We sat there for a few minutes discussing what to when five or six English-speaking friendly teenagers literally materialized out of the fields, figured out what we did, and offered to help us push the van into town a couple miles away. They said their friend worked in the local repair shop and could meet us early the next morning to fix the engine. They hung out with us that night, laughing at our choice in wine (Italian) and enjoying our music (Seemone et Garfunkelle, Bobmar Lee).

The next morning, we were back on the road and enjoyed the rest of our trip – and avoided the green stuff.

On the other hand, last summer in Paris, I was scolded by a Middle Eastern ice-cream vendor for pronouncing “vanille” slightly incorrectly.

robmandu's avatar

How many French troops does it take to defend Paris?

jlm11f's avatar

haaaa it’s never been tried :P

La_chica_gomela's avatar

When I was in France, I felt that it depended strongly on the context in which you met the people. Waiters, store clerks, etc, were reluctant to speak English to you even if they knew it, and not terribly welcoming. Store and cafe owners were extremely friendly and made a huge effort to speak English and be helpful. People you met in a personal context were even more friendly. For example, when my uncle introduced us to his friends they would be overly friendly. Even if they didn’t speak English, they would gesture, and ask other people to translate for them so they could talk to us.
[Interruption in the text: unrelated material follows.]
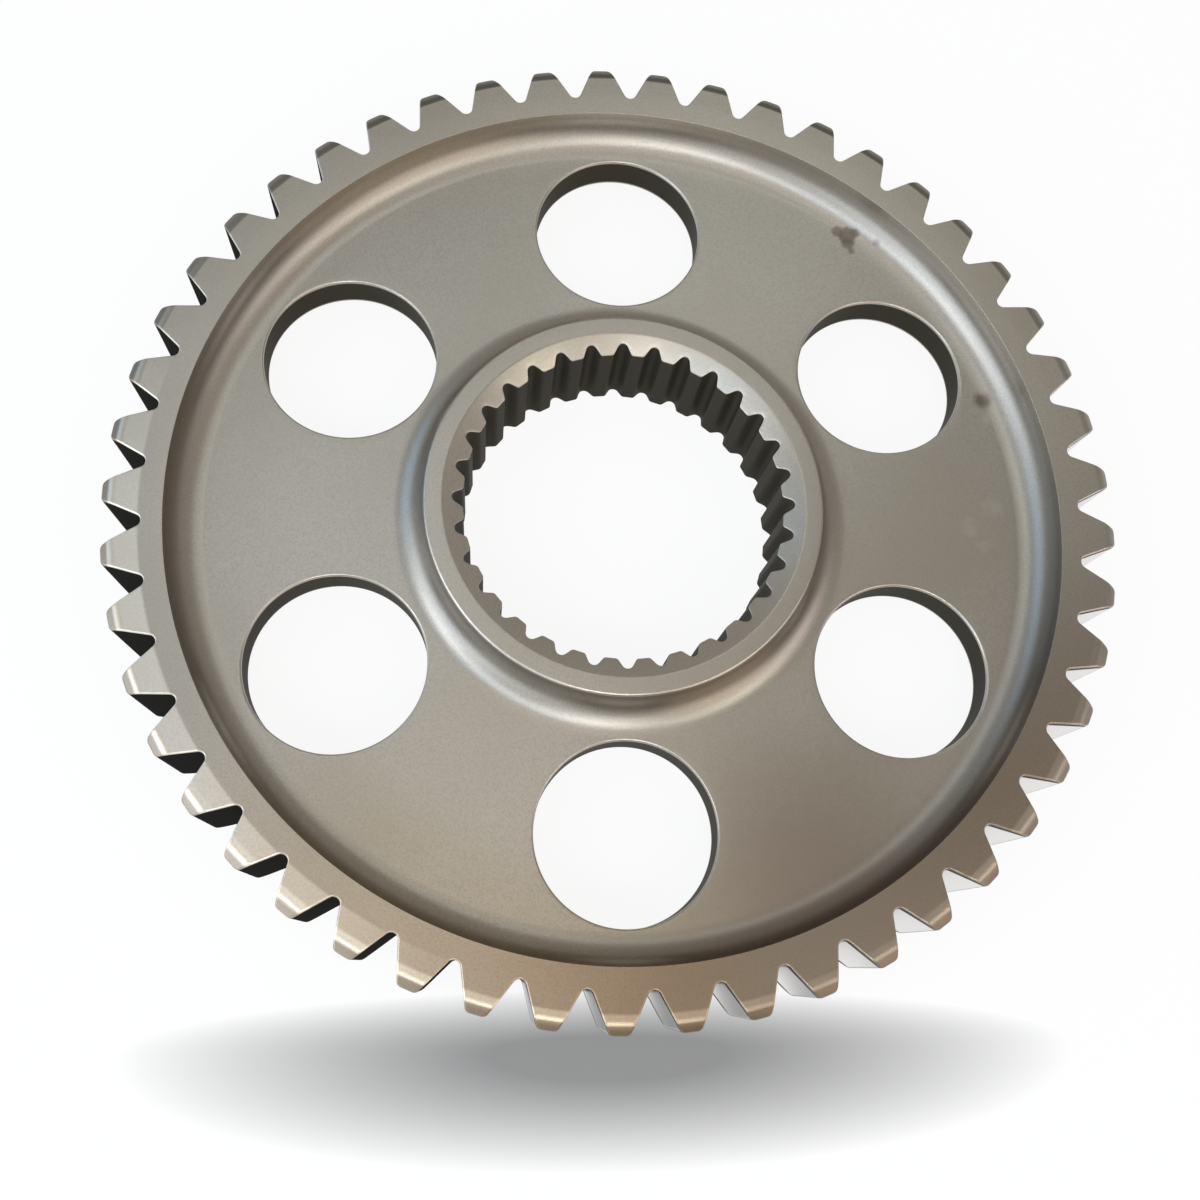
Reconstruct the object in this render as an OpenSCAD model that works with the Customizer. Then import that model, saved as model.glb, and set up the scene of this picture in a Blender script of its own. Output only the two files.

I also noticed a lot of English phrases and random words written on T-shirts in stores, which to me indicated that people did think English and ostensibly English-speakers were cool.

ckinyc's avatar

French are nice except the Parisians!!!

La_chica_gomela's avatar

I met a lot of nice parisians—that’s a load of b.s. no offense.

Megan64's avatar

I lived in France for a year 2005–2006 and everyone was perfectly lovely. I found most people would say they didn’t speak English, for the same reasons we say we don’t speak a foreign language when we actually do: We’re unsure or not confident about our ability to speak it correctly; I don’t think it’s a conspiracy on their part. I spoke a little French and I even said a couple of times that I was American, adding that it wasn’t very popular to be American, and every time, the person would say that it was our government and not the American people that were unpopular. I think it’s vitally important to remember that there are individual Americans who fit the “ugly American” stereotype and individual French that fit the “rude Parisian” stereotype, but those folks don’t represent the cultures as a whole. A stereotype is never true of a whole people. C’est vrai ça.

ckinyc's avatar

I lived in Lyon for a year and been to Paris many times. Just because we had different experiences it doesn’t make my “comment” bs. I just has bad experiences in Paris that is all.

La_chica_gomela's avatar

if you had a bad experience in paris, you should write about that bad experience, and exactly what happened that made it bad, instead of resorting to blanket statements that perpetuate stereotypes. it’s a lot more helpful to the collective if you share the actual experience.
and yes i do think stereotypes are b.s.

janbb's avatar

People certainly loved me in France! :)

Actually, I can’t add much to what Megan said: I agree completely. People I’ve met over there have been very friendly and welcoming. I do speak some French which helps but I’ve found they were more than willing to try to understand and if they did speak English, would often switch to it before I was ready to give up on French. In Paris, some people are a bit more abrupt, but I think that’s any big city rather than the French being anti-American. I also agree that it is our current government that many Europeans object to, and not American people per se.

scrappyblue's avatar

I lived in Tours, France for 3 months in 2001 and the people there liked Americans but were also very critical of our lifestyle and our newly appointed president at the time. They mocked how much we tend to work, our waistlines and how we smile all the time (ok, maybe they were just referring to me). Overall, I felt comfortable but folks were quick to point out how different Americans were. Also, they were always eager to hear American slang just as much as I was eager to speak better French.